また、日本のコロッケと違い、粒の細かいパン粉をまぶしてオーブンで加熱する料理でした。
昔の日本人は乳製品にあまり馴染みがなく、たくさん摂るとお腹を下したりする人も多かったため、当時欠乏しがちだったビタミンB1がたくさん摂れるじゃがいもが使われるようになったとか。
実はわたしもあまりたくさん乳製品が食べられず、昔ながらの本格的なフレンチなどで食事すると胃腸の具合が悪くなることがあります。(最近のフレンチは軽めのものがトレンドですが)
海外の食品をよく食べるようになった今でも、欧米諸国に比べると日本で手に入る乳製品の種類は少ないですが、日本人の食文化や体質にあまり馴染まなかったと知ると、納得。

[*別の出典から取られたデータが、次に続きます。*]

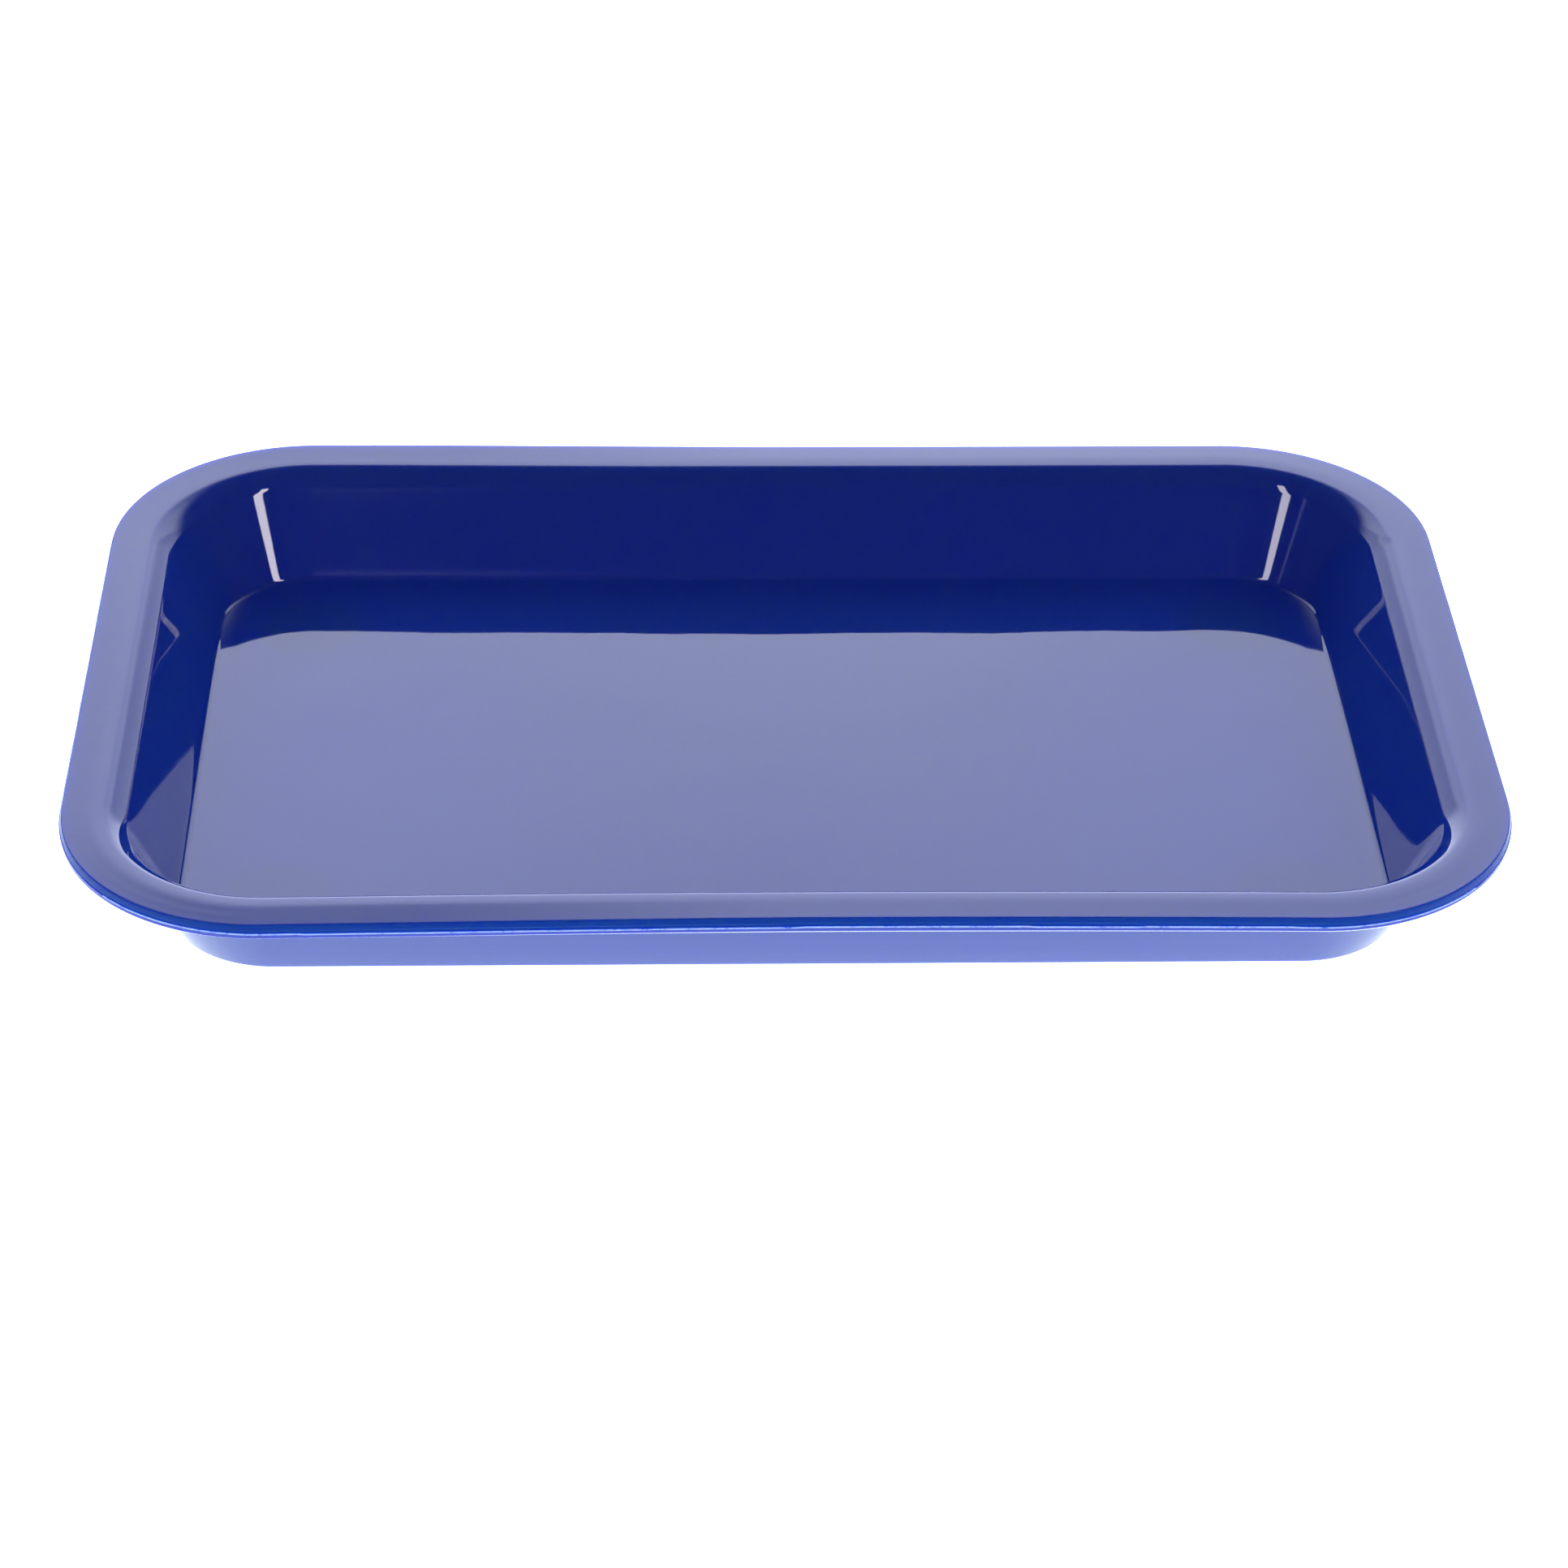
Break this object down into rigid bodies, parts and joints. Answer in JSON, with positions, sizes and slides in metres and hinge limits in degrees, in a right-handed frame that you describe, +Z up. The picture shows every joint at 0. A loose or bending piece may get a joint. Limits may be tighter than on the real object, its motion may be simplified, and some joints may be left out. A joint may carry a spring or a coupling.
{
  "type": "rectangular serving tray",
  "caption": "Shallow rectangular moulded plastic tray with a wide flat rim, rounded corners, sloping walls and round non-slip rubber feet, for carrying and serving.",
  "frame": {"origin": "on the table under the middle of the tray, which is the bottom centre of the bounding box, at the undersides of the feet", "axes": "+Z up out of the open side, +X along the tray's long side, -Y towards the long side nearest the viewer"},
  "size_m": [0.3, 0.195, 0.0268],
  "materials": {
    "blue_moulded_plastic": "polished royal blue, slightly translucent",
    "foot_rubber": "matt dark grey",
    "adhesive_film": "white double-sided foam tape"
  },
  "bodies": {
    "root": {"tray_shell": "blue_moulded_plastic", "foot_front_left": "foot_rubber", "foot_front_right": "foot_rubber", "foot_rear_left": "foot_rubber", "foot_rear_right": "foot_rubber", "foot_adhesive_discs": "adhesive_film"}
  },
  "joints": []
}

ちなみに日本在住のフランス語圏ベルギー人の友人が、ベルギー料理で恋しいのはクロケット(フランスとフランス語圏のベルギーは似た料理が多いそうです)というので、日本のコロッケはクロケット由来と伝えると驚いていました。
おわりに
今日ご紹介したのは代表的な料理ですが、他にも海外由来で日本でアレンジされた料理はたくさんあります。
同様に日本の料理が海外で現地の食文化や好みに合わせて変わるのも、当たり前のことなのかもしれません。
日本人も歴史的に海外の料理を自分たち好みの味にアレンジし続けてきているので、一概に海外の日本食は日本食じゃない!とも言い切れないかもしれませんね。